__EXERCISE DIRECTIONS__
Among the entries below, one stretch runs from the line that contains "925 of scene.py on. This part finishes it." through the line that contains "FLOOR_REACH = 9.0". Repeat that stretch exactly, ends included, and only that.

:: MATERIAL FOR THIS TASK ::

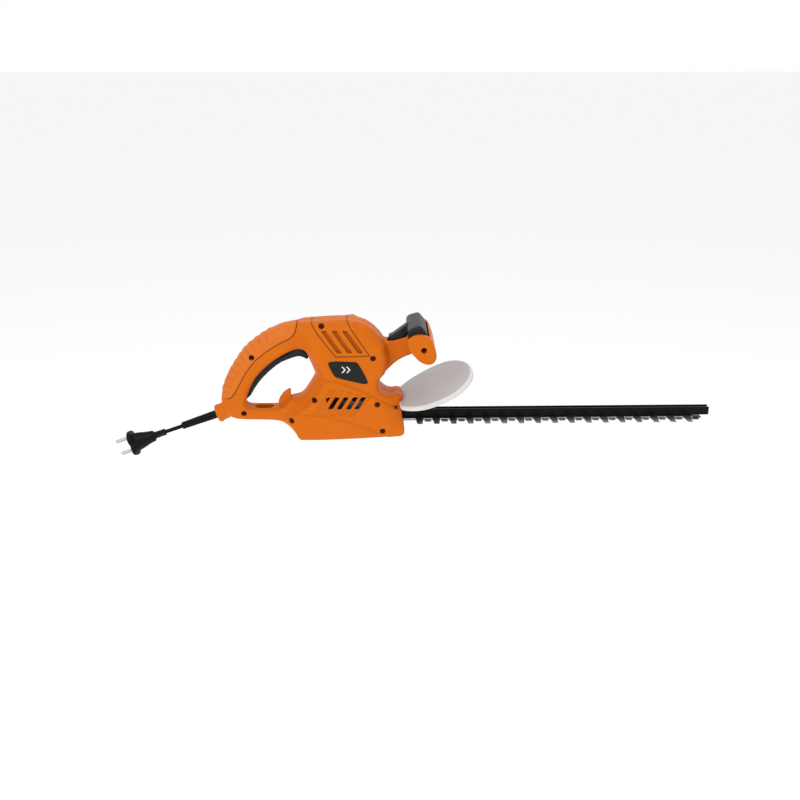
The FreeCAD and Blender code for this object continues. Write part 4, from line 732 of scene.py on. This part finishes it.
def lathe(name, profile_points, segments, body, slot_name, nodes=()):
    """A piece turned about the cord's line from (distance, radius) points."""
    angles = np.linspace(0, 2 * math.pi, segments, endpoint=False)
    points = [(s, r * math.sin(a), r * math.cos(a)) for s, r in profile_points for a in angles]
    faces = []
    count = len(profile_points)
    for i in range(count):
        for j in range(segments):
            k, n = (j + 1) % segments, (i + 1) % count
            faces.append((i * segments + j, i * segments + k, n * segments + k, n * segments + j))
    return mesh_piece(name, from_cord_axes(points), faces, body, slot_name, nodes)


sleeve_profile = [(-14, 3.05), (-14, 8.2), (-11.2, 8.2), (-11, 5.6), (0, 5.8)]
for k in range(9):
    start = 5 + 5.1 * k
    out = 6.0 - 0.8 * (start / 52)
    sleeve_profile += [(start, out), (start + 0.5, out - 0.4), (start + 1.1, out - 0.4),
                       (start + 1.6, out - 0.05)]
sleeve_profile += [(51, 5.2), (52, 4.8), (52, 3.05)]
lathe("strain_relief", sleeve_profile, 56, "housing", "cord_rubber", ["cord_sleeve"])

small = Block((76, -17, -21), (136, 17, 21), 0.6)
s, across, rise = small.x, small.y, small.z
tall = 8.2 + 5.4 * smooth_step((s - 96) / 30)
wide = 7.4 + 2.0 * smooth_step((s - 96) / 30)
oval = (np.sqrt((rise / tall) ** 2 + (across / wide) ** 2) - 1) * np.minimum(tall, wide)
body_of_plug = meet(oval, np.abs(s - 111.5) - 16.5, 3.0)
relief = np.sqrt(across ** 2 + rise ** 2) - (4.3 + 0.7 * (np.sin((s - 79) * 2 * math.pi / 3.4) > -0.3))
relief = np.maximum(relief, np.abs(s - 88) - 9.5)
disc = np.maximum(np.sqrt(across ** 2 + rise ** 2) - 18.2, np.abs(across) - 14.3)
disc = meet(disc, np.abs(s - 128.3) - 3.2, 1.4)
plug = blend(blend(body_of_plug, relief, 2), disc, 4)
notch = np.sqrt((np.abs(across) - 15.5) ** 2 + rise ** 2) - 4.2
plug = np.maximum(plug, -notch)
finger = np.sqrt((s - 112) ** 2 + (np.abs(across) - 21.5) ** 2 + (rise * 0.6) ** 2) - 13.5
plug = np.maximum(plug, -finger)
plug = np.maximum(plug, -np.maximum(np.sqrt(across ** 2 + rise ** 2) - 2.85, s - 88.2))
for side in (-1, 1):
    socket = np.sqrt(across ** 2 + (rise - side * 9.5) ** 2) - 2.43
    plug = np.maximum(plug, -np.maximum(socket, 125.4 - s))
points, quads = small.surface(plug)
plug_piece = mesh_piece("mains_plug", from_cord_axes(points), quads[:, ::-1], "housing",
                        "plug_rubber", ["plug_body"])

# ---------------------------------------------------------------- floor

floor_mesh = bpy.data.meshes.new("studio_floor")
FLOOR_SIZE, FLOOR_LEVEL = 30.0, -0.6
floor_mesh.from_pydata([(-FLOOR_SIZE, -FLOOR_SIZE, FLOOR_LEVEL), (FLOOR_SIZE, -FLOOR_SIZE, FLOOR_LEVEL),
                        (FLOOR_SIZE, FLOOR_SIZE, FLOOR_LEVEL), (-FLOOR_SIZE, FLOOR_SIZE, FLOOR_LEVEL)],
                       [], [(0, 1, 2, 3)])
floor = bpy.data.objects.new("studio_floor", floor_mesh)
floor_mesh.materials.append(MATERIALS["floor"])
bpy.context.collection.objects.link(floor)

:::
:: MATERIAL FOR THIS TASK ::

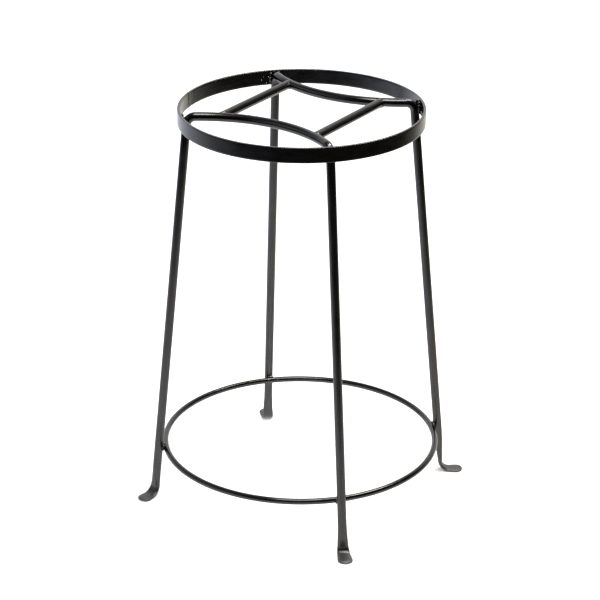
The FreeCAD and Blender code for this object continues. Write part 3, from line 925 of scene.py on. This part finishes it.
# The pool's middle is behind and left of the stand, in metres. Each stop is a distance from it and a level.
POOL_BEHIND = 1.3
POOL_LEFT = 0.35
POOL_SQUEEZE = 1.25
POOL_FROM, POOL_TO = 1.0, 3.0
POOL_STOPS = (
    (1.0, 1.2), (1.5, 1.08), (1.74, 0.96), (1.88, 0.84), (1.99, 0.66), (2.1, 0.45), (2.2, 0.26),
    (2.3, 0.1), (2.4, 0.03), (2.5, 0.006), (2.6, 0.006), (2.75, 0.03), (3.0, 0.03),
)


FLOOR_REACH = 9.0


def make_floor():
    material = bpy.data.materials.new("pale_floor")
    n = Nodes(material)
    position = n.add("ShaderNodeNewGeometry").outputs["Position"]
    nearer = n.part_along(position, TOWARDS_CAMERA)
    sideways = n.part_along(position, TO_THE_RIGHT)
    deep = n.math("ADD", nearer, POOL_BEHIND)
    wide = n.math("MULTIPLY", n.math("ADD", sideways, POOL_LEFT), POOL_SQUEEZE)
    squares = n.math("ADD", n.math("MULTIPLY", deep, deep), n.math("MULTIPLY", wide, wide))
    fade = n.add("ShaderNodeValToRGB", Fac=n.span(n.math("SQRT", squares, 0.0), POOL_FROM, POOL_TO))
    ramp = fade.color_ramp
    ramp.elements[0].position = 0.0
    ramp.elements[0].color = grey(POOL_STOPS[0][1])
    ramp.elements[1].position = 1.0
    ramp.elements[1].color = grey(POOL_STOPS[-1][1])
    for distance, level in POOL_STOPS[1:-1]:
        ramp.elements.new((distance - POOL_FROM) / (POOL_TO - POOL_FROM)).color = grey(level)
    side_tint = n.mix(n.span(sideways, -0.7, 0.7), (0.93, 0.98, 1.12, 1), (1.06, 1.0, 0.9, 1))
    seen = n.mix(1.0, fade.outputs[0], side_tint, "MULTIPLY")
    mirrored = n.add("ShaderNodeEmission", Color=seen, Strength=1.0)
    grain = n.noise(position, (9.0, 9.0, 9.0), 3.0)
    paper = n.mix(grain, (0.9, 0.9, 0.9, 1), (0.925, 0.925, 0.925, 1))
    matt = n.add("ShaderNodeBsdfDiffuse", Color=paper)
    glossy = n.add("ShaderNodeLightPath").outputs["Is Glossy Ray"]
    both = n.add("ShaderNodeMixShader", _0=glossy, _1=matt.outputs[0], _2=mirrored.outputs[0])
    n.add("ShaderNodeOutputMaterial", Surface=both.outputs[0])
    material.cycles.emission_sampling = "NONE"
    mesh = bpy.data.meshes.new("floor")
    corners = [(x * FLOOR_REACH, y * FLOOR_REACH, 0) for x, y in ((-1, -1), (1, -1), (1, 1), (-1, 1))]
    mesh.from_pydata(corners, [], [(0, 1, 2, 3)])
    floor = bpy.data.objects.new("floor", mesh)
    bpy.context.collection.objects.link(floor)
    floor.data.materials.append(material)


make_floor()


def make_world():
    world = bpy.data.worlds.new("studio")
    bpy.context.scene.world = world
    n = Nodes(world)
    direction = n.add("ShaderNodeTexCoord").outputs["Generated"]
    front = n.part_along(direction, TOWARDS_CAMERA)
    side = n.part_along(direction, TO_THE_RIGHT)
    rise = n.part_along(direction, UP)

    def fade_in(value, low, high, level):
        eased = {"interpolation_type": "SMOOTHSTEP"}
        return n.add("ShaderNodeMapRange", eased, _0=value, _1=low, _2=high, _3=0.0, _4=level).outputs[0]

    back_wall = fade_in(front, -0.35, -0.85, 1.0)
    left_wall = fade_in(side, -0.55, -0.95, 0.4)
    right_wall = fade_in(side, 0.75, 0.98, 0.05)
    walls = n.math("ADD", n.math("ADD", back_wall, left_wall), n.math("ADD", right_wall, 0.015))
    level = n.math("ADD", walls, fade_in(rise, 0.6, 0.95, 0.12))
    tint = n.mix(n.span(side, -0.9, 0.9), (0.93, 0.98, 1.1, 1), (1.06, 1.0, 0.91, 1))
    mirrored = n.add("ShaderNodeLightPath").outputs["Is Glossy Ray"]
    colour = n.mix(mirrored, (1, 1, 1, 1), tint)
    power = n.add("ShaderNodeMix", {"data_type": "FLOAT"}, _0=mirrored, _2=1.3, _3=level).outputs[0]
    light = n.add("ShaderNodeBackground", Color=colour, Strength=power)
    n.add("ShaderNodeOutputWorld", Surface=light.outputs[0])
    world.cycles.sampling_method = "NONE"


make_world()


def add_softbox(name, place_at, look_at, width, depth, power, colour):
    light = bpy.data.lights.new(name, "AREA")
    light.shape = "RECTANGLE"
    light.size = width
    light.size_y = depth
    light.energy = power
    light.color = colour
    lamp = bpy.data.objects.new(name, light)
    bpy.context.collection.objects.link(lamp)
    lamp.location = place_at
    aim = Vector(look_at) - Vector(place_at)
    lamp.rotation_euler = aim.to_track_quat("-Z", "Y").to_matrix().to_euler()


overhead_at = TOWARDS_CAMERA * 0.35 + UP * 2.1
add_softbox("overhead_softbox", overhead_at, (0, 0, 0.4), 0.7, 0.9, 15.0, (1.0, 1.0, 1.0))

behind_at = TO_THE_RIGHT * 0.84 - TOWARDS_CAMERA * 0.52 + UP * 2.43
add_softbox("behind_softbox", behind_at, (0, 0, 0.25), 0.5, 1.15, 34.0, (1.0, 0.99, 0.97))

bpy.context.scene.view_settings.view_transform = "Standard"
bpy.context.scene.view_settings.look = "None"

:::

__TASK OUTPUT__
The FreeCAD and Blender code for this object continues. Write part 3, from line 925 of scene.py on. This part finishes it.
# The pool's middle is behind and left of the stand, in metres. Each stop is a distance from it and a level.
POOL_BEHIND = 1.3
POOL_LEFT = 0.35
POOL_SQUEEZE = 1.25
POOL_FROM, POOL_TO = 1.0, 3.0
POOL_STOPS = (
    (1.0, 1.2), (1.5, 1.08), (1.74, 0.96), (1.88, 0.84), (1.99, 0.66), (2.1, 0.45), (2.2, 0.26),
    (2.3, 0.1), (2.4, 0.03), (2.5, 0.006), (2.6, 0.006), (2.75, 0.03), (3.0, 0.03),
)


FLOOR_REACH = 9.0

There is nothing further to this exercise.